Verify results similar to the following:

 client_addr |   state   | sent_location | write_location | flush_location | replay_location
-------------+-----------+---------------+----------------+----------------+-----------------
 172.27.0.72 | streaming | 0/3066C750    | 0/3066C750     | 0/3066C750     | 0/3066C750
(1 row)

As root on the component-database slave validate the replication delay is minimal:

Run the following command:

orchestrator-cli ssh /component-database

Select any host other than the master.

Run the following command:

sudo su - postgres -c "psql -c 'select now() - pg_last_xact_replay_timestamp() AS replication_delay;'"

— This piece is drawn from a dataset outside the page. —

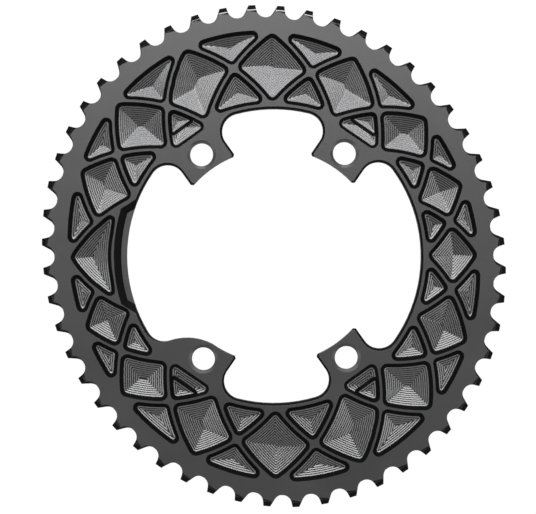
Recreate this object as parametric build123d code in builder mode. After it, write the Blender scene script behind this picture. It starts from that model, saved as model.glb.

Verify results similar to the following:

 replication_delay
-------------------
 00:00:02.11448
(1 row)

7) Reboot the graphite server.

orchestrator-cli ssh /graphite-server

sudo reboot

Wait for graphite-server to reboot.

8) Reboot every other non-IM host, using best judgement for parallelism.

orchestrator-cli ssh

Select a host from the list that is NOT marked as an instance-manager, or one that has NOT already rebooted. Note that there is no preference for the order of machine reboot for this step (no particular order).

sudo reboot

Repeat until all non instance-manager hosts are rebooted.

Note the following:

  • On reboot of a Riak cluster, you can use the command riak-admin member-status to verify that each replication member is operating after a reboot.
  • On reboot of a Gluster cluster, you can use the command sudo gluster volume status all to verify that volume replication on each cluster node exists.

9) Reboot all the Instance Manager (IM) hosts, one at a time.

orchestrator-cli ssh /instance-manager

Select a IM host from the list.

Run the following command:

sudo touch /var/run/instance_manager-stop && sudo sv 2 /etc/sv/continuum-instance-manager && sleep 301 && sudo reboot

Repeat the process until all IM hosts are rebooted.

NOTE: On each IM host, we notify the IM process to force all jobs to be relocated to other hosts. The IM waits up to five minutes for all jobs to be rescheduled elsewhere before killing any remaining jobs and exiting.